Hacking Incident at Billing Vendor Affects 270,000 Patients
A hacking incident at a claims processing company in New York has impacted 270,000 patients of 42 physician practices, which means it likely is one of the largest health data breaches so far this year.
While the investigation is ongoing, Med Associates says it has determined that information on 270,000 patients which may have been accessible from the workstation includes patient names, dates of birth, addresses, dates of service, diagnosis codes, procedure codes and insurance information, including insurance ID numbers.

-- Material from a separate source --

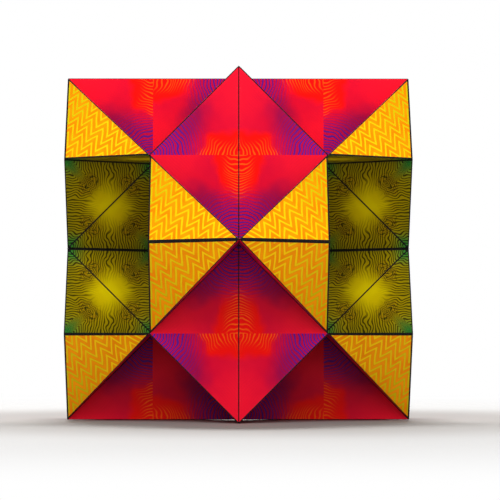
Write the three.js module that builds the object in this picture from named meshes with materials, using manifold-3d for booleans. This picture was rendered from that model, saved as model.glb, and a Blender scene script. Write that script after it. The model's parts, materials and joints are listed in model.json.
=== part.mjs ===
// Magnetic folding puzzle: four identical folding cubes clicked together into one star-shaped block.
// Each cube is a closed ring of twelve equal wedges (tetrahedra) joined edge to edge by film hinges.
// Units are millimetres. +Z is up, +X is right, -Y faces the front. The origin is at the
// middle of the footprint, on the surface that the block stands on.
import * as THREE from 'three';
import Module from 'manifold-3d';
import { mergeVertices } from 'three/addons/utils/BufferGeometryUtils.js';

// ---- driving dimensions ----
const CUBE_EDGE = 57.15;            // edge of one folded cube, and each short leg of a wedge's large face
const HALF = CUBE_EDGE / 2;         // height of a wedge's apex over its large face
const STEP = HALF * Math.SQRT2;     // lattice step along X and Z
const SKIN = 0.2;                   // each face stands this far inside its ideal plane: room for the printed film
const CHAMFER = 0.15;              // flat broken on every edge
const MAGNET_R = 4.0;               // disc magnets under the film
const MAGNET_T = 2.4;
const MAGNET_GAP = 0.3;             // clearance round a magnet in its pocket
const MAGNET_SIDES = 24;
const FLOOR_LIFT = 2 * STEP - SKIN; // brings the lowest faces to z = 0

const wasm = await Module();
wasm.setup();

// ---- one cube's ring, on the lattice (i, j, k): i right, j up, k back ----
// Each wedge is [apex, end of a leg, right-angle corner, end of the other leg].
// Petals are pairs that stay shut, face to face; arms are pairs that stand out on either side of one hinge.
const HALF_RING = [
  ['back_petal',   [0, 1, -1],  [-1, 1, 0],  [0, 2, 0],   [0, 2, -2]],
  ['side_arm_up',  [-1, 2, 1],  [-2, 2, 0],  [-1, 1, 0],  [0, 2, 0]],
  ['side_arm_low', [-2, 1, -1], [-1, 1, -2], [-1, 1, 0],  [-2, 2, 0]],
  ['side_petal',   [0, 1, -1],  [0, 2, -2],  [-1, 1, -2], [-1, 1, 0]],
  ['front_petal',  [0, 1, -1],  [0, 2, -2],  [-1, 1, -2], [0, 0, -2]],
  ['centre_arm',   [-1, 0, -3], [-1, 1, -2], [0, 0, -2],  [0, 0, -4]],
];
const CUBES = {
  top:   ([i, j, k]) => [i, j, k],
  base:  ([i, j, k]) => [i, -j, k],
  left:  ([i, j, k]) => [-j, i, -k],
  right: ([i, j, k]) => [j, i, -k],
};
const SIDES = { l: ([i, j, k]) => [i, j, k], r: ([i, j, k]) => [-i, j, k] };
const WITH_MAGNETS = (cube, name) => (cube === 'top' || cube === 'base') && name === 'centre_arm';

const place = ([i, j, k]) => new THREE.Vector3(i * STEP, k * HALF, j * STEP + FLOOR_LIFT);

// point where three planes n.x = d meet
function meet(p, q, r) {
  const qr = new THREE.Vector3().crossVectors(q.n, r.n);
  const rp = new THREE.Vector3().crossVectors(r.n, p.n);
  const pq = new THREE.Vector3().crossVectors(p.n, q.n);
  const det = p.n.dot(qr);
  return qr.multiplyScalar(p.d).add(rp.multiplyScalar(q.d)).add(pq.multiplyScalar(r.d)).divideScalar(det);
}

// wedge faces as inward planes: face f lies opposite corner f
function planesOf(corners) {
  const middle = corners.reduce((s, c) => s.add(c), new THREE.Vector3()).multiplyScalar(0.25);
  return corners.map((_, f) => {
    const [a, b, c] = corners.filter((_, v) => v !== f);
    const n = new THREE.Vector3().crossVectors(b.clone().sub(a), c.clone().sub(a)).normalize();
    if (n.dot(middle.clone().sub(a)) < 0) n.negate();
    return { n, d: n.dot(a), centre: a.clone().add(b).add(c).divideScalar(3) };
  });
}

// closed tetrahedron with every face set in by SKIN and every edge and corner broken
function wedgeGeometry(corners) {
  const planes = planesOf(corners);
  const inset = (f, by) => ({ n: planes[f].n, d: planes[f].d + by });
  const points = [];
  const id = {};
  for (let f = 0; f < 4; f++) {
    for (let v = 0; v < 4; v++) {
      if (v === f) continue;
      const [g, h] = [0, 1, 2, 3].filter((x) => x !== f && x !== v);
      id[`${f}${v}`] = points.length;
      points.push(meet(inset(f, SKIN), inset(g, SKIN + CHAMFER), inset(h, SKIN + CHAMFER)));
    }
  }
  const middle = points.reduce((s, p) => s.add(p), new THREE.Vector3()).divideScalar(points.length);
  const tris = [];
  const facet = (...ids) => {
    const [a, b, c] = ids.map((x) => points[x]);
    const n = new THREE.Vector3().crossVectors(b.clone().sub(a), c.clone().sub(a));
    const order = n.dot(a.clone().sub(middle)) > 0 ? ids : [...ids].reverse();
    for (let t = 1; t + 1 < order.length; t++) tris.push(order[0], order[t], order[t + 1]);
  };
  for (let f = 0; f < 4; f++) facet(...[0, 1, 2, 3].filter((v) => v !== f).map((v) => id[`${f}${v}`]));
  for (let f = 0; f < 4; f++) {
    for (let g = f + 1; g < 4; g++) {
      const [v, w] = [0, 1, 2, 3].filter((x) => x !== f && x !== g);
      facet(id[`${f}${v}`], id[`${f}${w}`], id[`${g}${w}`], id[`${g}${v}`]);
    }
  }
  for (let v = 0; v < 4; v++) facet(...[0, 1, 2, 3].filter((f) => f !== v).map((f) => id[`${f}${v}`]));
  const geometry = new THREE.BufferGeometry();
  geometry.setAttribute('position', new THREE.Float32BufferAttribute(points.flatMap((p) => [p.x, p.y, p.z]), 3));
  geometry.setIndex(tris);
  return geometry;
}

// a disc standing on an inward normal, from depth `from` to depth `to` below the ideal face
function discGeometry(plane, radius, from, to) {
  const geometry = new THREE.CylinderGeometry(radius, radius, to - from, MAGNET_SIDES);
  const turn = new THREE.Quaternion().setFromUnitVectors(new THREE.Vector3(0, 1, 0), plane.n);
  const at = plane.centre.clone().addScaledVector(plane.n, (from + to) / 2);
  return geometry.applyMatrix4(new THREE.Matrix4().compose(at, turn, new THREE.Vector3(1, 1, 1)));
}

function solidOf(geometry) {
  const bare = geometry.clone();
  bare.deleteAttribute('normal');
  bare.deleteAttribute('uv');
  const merged = mergeVertices(bare, 1e-4);
  return new wasm.Manifold(new wasm.Mesh({
    numProp: 3,
    vertProperties: new Float32Array(merged.attributes.position.array),
    triVerts: new Uint32Array(merged.index.array),
  }));
}

function geometryOf(solid) {
  const mesh = solid.getMesh();
  const geometry = new THREE.BufferGeometry();
  geometry.setAttribute('position', new THREE.BufferAttribute(new Float32Array(mesh.vertProperties), 3));
  geometry.setIndex(Array.from(mesh.triVerts));
  return geometry;
}

const SHELL = () => new THREE.MeshStandardMaterial({ color: 0x141316, roughness: 0.45, metalness: 0.0 });
const NICKEL = () => new THREE.MeshStandardMaterial({ color: 0xb9bcc2, roughness: 0.28, metalness: 0.95 });

const block = new THREE.Group();
for (const [cubeName, turn] of Object.entries(CUBES)) {
  const cube = new THREE.Group();
  for (const [sideName, flip] of Object.entries(SIDES)) {
    for (const [wedgeName, ...lattice] of HALF_RING) {
      const corners = lattice.map((p) => place(turn(flip(p))));
      const name = `${cubeName}_${wedgeName}_${sideName}`;
      let geometry = wedgeGeometry(corners);
      if (WITH_MAGNETS(cubeName, wedgeName)) {
        // faces opposite corners 1, 2 and 3 hold a magnet; the large face, opposite the apex, holds none
        const planes = planesOf(corners);
        let solid = solidOf(geometry);
        for (const [face, label] of [[1, 'a'], [2, 'b'], [3, 'c']]) {
          const seat = SKIN + MAGNET_GAP;
          solid = solid.subtract(solidOf(discGeometry(planes[face], MAGNET_R + MAGNET_GAP, -1, seat + MAGNET_T + MAGNET_GAP)));
          const magnet = new THREE.Mesh(discGeometry(planes[face], MAGNET_R, seat, seat + MAGNET_T), NICKEL());
          magnet.name = `${cubeName}_magnet_${sideName}_${label}`;
          cube.add(magnet);
        }
        geometry = geometryOf(solid);
      }
      const wedge = new THREE.Mesh(geometry, SHELL());
      wedge.name = name;
      cube.add(wedge);
    }
  }
  block.add(cube);
}

export default block;
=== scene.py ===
import json
import math

import bpy
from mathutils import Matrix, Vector


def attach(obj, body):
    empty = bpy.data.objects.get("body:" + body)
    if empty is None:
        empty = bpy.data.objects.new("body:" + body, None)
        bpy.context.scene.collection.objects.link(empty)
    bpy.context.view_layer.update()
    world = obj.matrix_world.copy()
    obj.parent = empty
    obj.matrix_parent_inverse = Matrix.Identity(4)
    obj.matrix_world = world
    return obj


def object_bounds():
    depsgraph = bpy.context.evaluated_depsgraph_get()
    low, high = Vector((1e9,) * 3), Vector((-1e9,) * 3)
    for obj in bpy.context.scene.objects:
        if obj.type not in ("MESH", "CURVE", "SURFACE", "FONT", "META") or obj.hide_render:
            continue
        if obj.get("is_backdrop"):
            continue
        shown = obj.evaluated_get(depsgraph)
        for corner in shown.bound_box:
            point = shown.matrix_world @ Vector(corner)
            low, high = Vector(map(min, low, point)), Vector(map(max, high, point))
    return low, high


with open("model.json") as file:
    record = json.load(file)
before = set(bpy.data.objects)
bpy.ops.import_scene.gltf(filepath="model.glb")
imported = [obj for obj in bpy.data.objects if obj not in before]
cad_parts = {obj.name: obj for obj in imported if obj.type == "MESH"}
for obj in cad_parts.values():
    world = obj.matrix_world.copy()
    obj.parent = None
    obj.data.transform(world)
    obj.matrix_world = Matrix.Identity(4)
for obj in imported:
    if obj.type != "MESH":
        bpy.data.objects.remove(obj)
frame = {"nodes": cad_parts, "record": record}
cad_lo, cad_hi = (Vector(p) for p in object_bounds())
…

Several different attack vectors can lead to workstation compromise, notes Keith Fricke, partner and principal consultant at tw-Security. “Whether it be phishing attacks tricking people into opening malware infected attachments or visiting a website harboring malware, protecting workstations with up-to-date operating system and application patches is key,” he says.

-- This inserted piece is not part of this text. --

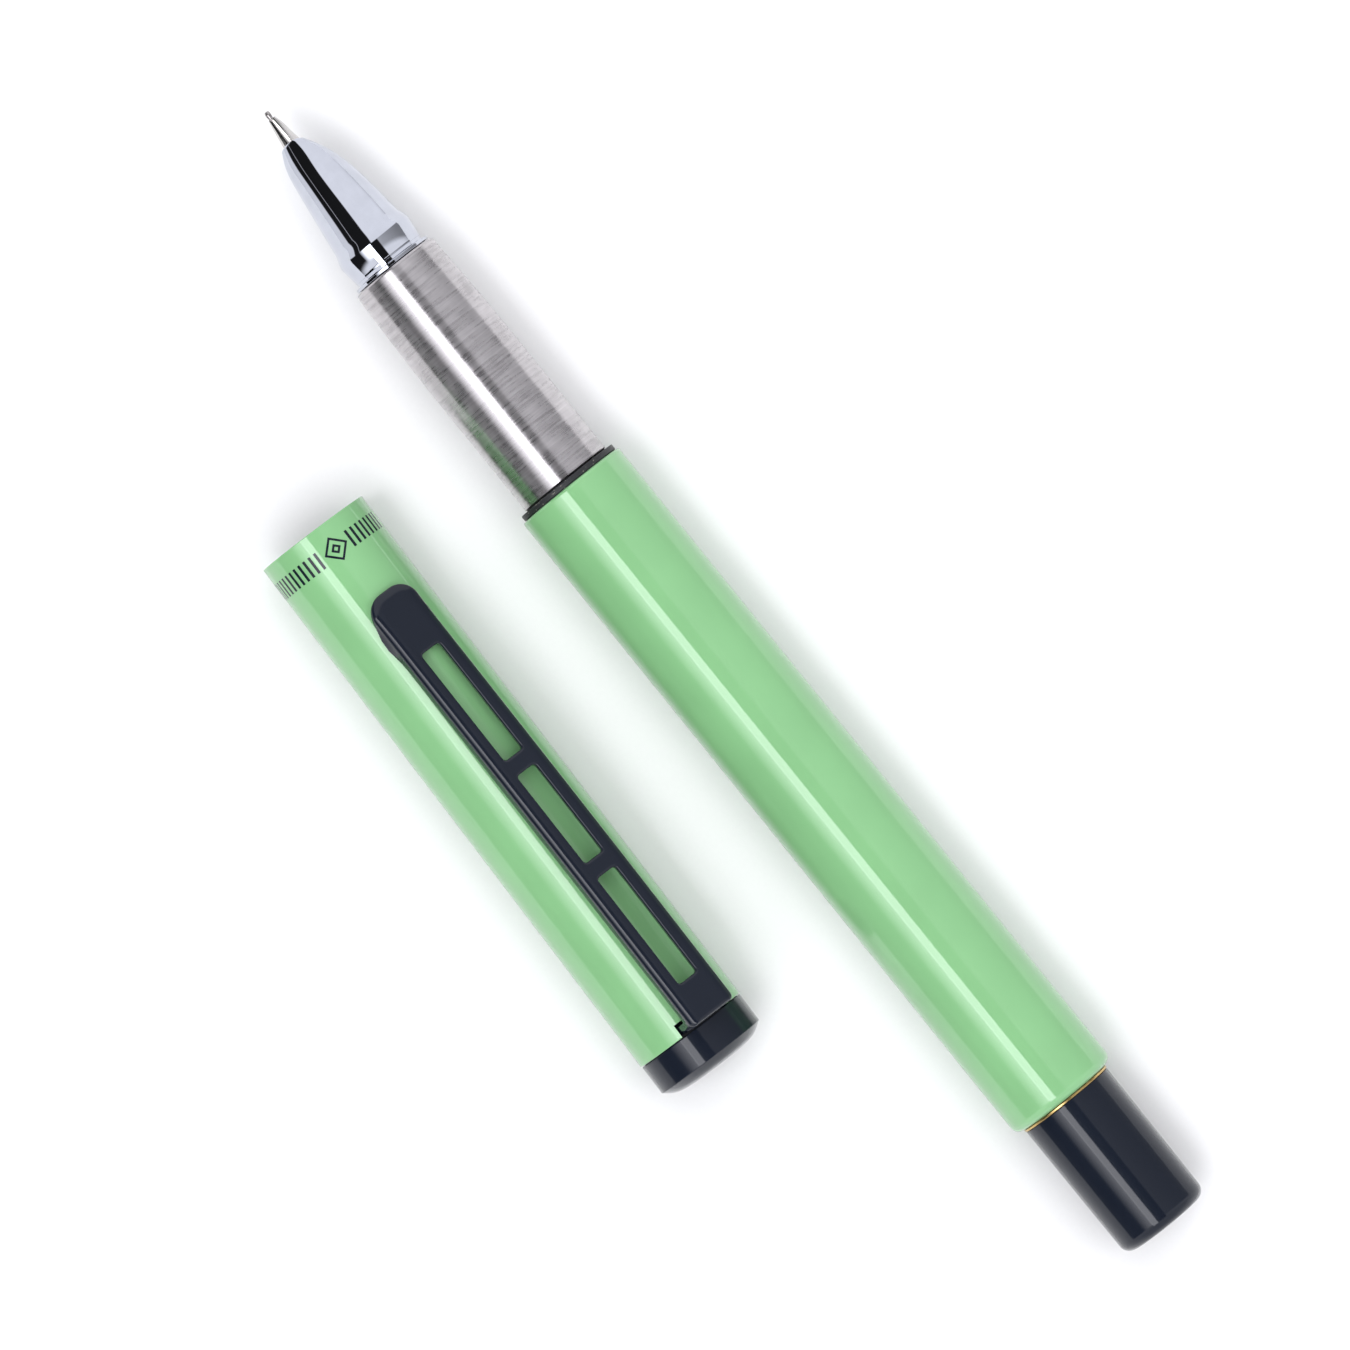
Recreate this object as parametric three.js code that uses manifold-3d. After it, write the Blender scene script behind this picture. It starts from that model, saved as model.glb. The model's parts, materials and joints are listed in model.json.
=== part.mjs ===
// A slip-cap fountain pen with a semi-hooded nib and a piston converter, lying beside its cap.
// Millimetres, +Z up. The pen lies along +X with its nib towards -X, and the cap lies on its -Y side
// with its mouth towards -X. The origin is the middle of the underside of the whole.

import * as THREE from 'three';
import { mergeVertices } from 'three/addons/utils/BufferGeometryUtils.js';
import Module from 'manifold-3d';

const wasm = await Module();
wasm.setup();

// Sides of the turned outer pieces and of the inner ones
const outerSides = 36;
const innerSides = 24;

// Clearances
const fit = 0.1; // radial, between pieces that seat in or slide on each other
const face = 0.05; // between two end faces that meet

// Wall thicknesses and radii, from the converter outwards
const converterRadius = 3.5;
const converterWall = 0.7;
const coreWall = 0.3;
const gripWall = 0.4;
const threadHeight = 0.4;
const bushWall = 0.3;
const barrelWall = 0.5;
const linerWall = 0.45;
const capWall = 0.3;

const coreBore = converterRadius + fit;
const coreRadius = coreBore + coreWall;
const gripBore = coreRadius + fit;
const gripRadius = gripBore + gripWall;
const threadRadius = coreRadius + threadHeight;
const bushBore = threadRadius + fit;
const bushRadius = bushBore + bushWall;
const barrelBore = bushRadius + fit;
const barrelRadius = barrelBore + barrelWall;
const linerBore = gripRadius + fit;
const linerRadius = linerBore + linerWall;
const capBore = linerRadius + fit;
const capRadius = capBore + capWall;
const jointRingRadius = capBore - face;
const tailRadius = linerBore - face;
const finialRadius = capRadius - 0.075;

// Lengths along the pen, in order from the nib's tip
const nibExposed = 3.4;
const hoodLength = 13.9;
const gripLength = 23.7;
const jointRingLength = 0.6;
const barrelLength = 67.9;
const tailLength = 14.2;

const gripFront = nibExposed + hoodLength;
const gripRear = gripFront + gripLength;
const barrelFront = gripRear + jointRingLength;
const barrelRear = barrelFront + barrelLength;
const tailEnd = barrelRear + tailLength;

// Feed side
const nibThickness = 0.2;
const nibRearRadius = 1.6;
const feedRadius = 1.27;
const collectorRadius = 2.35;
const collectorBore = nibRearRadius + fit;
const hoodBore = 2.5;
const hoodSpigotLength = 4.7;
const hoodRingWidth = 0.3;
const hoodGrooveWidth = 0.25;
const gripStepLength = 9.5;
const gripFrontRadius = gripRadius - 0.25;
const gripFrontBore = gripFrontRadius - 0.55;
const coreFrontWall = 0.35;
const hoodSpigotRadius = gripFrontBore - coreFrontWall - 2 * fit;
const hoodRingRadius = gripFrontRadius - 0.3;
const hoodRearRadius = hoodRingRadius - 0.165;
const hoodConeRadius = hoodRingRadius - 0.35;
const hoodGrooveRadius = hoodConeRadius - 0.2;
const nippleRadius = 1.3;
const nippleLength = 5.4;
const inkBore = 0.5;
const threadLength = 4.8;

// Converter
const pullRoom = 8;
const neckRadius = 2.6;
const chamberBore = converterRadius - converterWall;
const collarRadius = converterRadius + 0.05;
const collarLength = 18;
const collarOverTube = 4;
const knobLength = 13.7;
const knobRadius = converterRadius - 0.2;
const knurls = 8;
const spindleRadius = 1.9;
const rodRadius = 1.2;
const sealLength = 3.6;
const ballRadius = 0.8;

// Tail
const tailSpigotRadius = 3.5;
const tailSpigotLength = 3.2;
const tailRingThickness = 0.2;
const barrelCorner = 0.85;

// Cap
const capLength = 53.85;
const finialLength = 2.9;
const finialChamfer = 0.97;
const finialSpigotLength = 3.3;
const linerLength = 23.2;
const fingerLength = 6.5;
const innerCapBore = 4.1;
const screwRadius = 1.2;
const bracketDisc = 1.0;

// Clip
const clipLength = 45.9;
const clipWidth = 4.75;
const clipSheet = 0.6;
const clipRise = 3.1;
const clipMouthRise = 1.0;
const clipFlange = 1.5;
const windowWidth = 2.05;
const windowLengths = [11.6, 9.5, 11.45];
const windowGap = 1.65;
const clipFootLength = 6.3;
const clipRootDepth = 0.65; // how far the root reaches below the tube's surface

// How the two pieces lie
const penRoll = THREE.MathUtils.degToRad(20);
const capRoll = THREE.MathUtils.degToRad(-19);
const capYaw = THREE.MathUtils.degToRad(-1.65);
const capMouth = new THREE.Vector2(30.83, -19.94);

// ---- Building blocks ----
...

“Having defense-in-depth measures to filter and block websites and email helps reduce risks as well. Sometimes criminals trick people into thinking they need online computer support from an unknown party, leading to workstation compromise.”
Recurring workforce training also is important, Fricke says. “Keeping security awareness top of mind helps prevent lax practices from creeping back into personal and work habits involving access to sensitive information.”
The Med Associates breach spotlights again the risks to patient data posed by vendors.
“Obtaining reasonable assurances from your business associates extends well beyond getting them to sign your business associate agreement,” says Susan Lucci, senior privacy and security consultant at tw-Security. “Obtain evidence of their compliance with all aspects of HIPAA, in particular, compliance with the security rule and the fact they are educating their workforce on privacy and security practices.”